Le ricostruzioni storiche, specie quelle che s' incentrano sulla biografia (parziale o completa che sia) di un personaggio particolare corrono sempre il rischio di risultare ampollose e in definitiva pedanti, scadendo nella facile retorica del "ritratto glorioso" del suddetto personaggio. Sta allora alla maestria del regista e al carisma degli interpreti dare il giusto tono all' opera, ancor meglio quando il punto di vista adottato è più originale di quanto non ci si aspetti alla prima occhiata. Ne è un esempio Il Divo, che ci offre non solo un personaggio che, al di là di quello che è stato e ha fatto Andreotti, risulta filmicamente affascinante, ma si inquadra a tutti gli effetti come una vera e propria apologia sul potere.

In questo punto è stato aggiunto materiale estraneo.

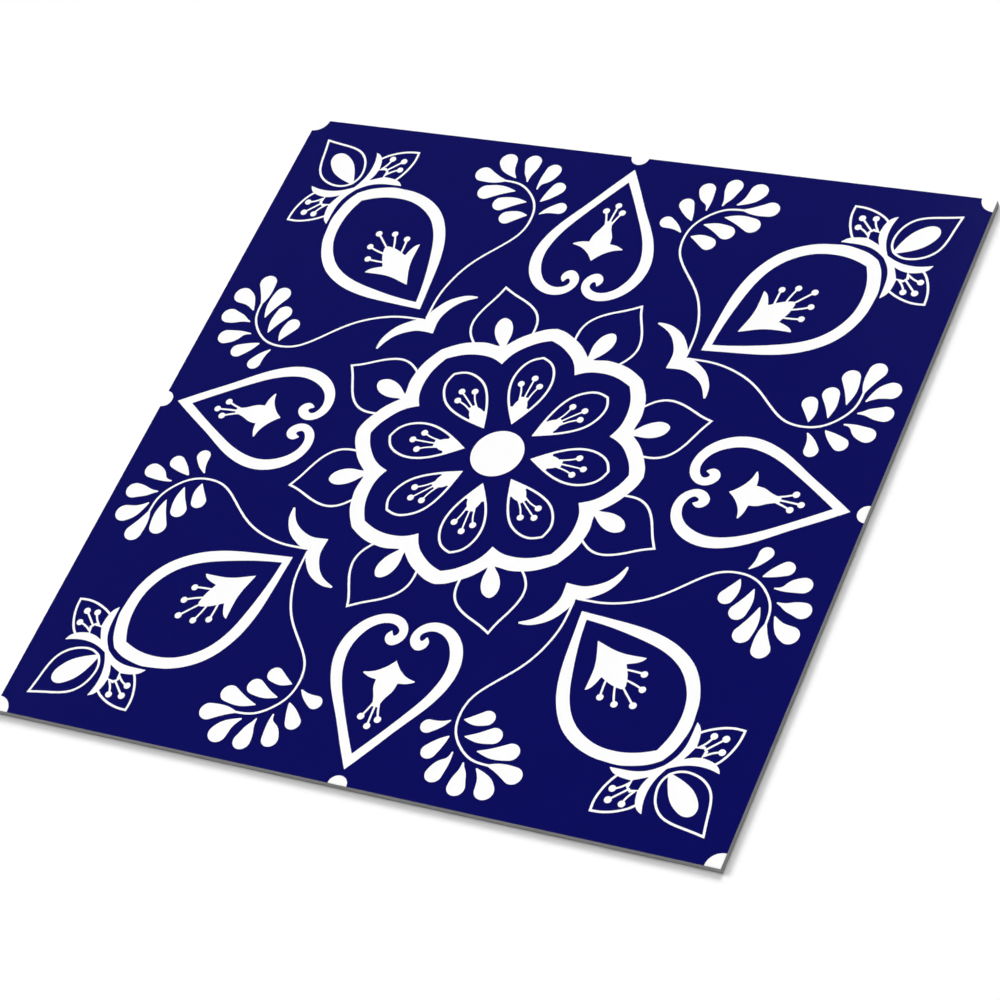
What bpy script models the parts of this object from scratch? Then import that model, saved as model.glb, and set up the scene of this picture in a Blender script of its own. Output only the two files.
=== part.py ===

Ne è per certi versi affine nello spirito Il discorso del re, che riesce a delineare perfettamente quello che è il dramma vissuto dal Duca di York (Colin Firth) su più aspetti di quanti non ci si possa aspettare. Quello che ne esce è un quadra di un monarca umanizzato, appassionato al suo paese ma dal carattere non facile, reso più difficile dalla balbuzia che ne erige un muro che lo separa dagli altri, a cui si aggiunge il difficile rapporto con la famiglia, ed una certa alienazione, pari solo al suo interesse, dall' uomo comune, di cui troverà un degno specchio nel logopedista Lionel Logue (Geoffrey Rush), che si lascia intimorire ben poco dalla regalità del suo paziente ("Mio il castello, mie le regole").

Quello che sembra essere a tutti gli effetti un polpettone si dimostra quindi sorprendentemente appassionante, e la realizzazione finale del protagonista coinvolge pienamente lo spettatore. Decisamente degno di una visione, e le 12 candidature agli Oscar di quest' anno sembrano ben meritate, se non addirittura degno della vittoria.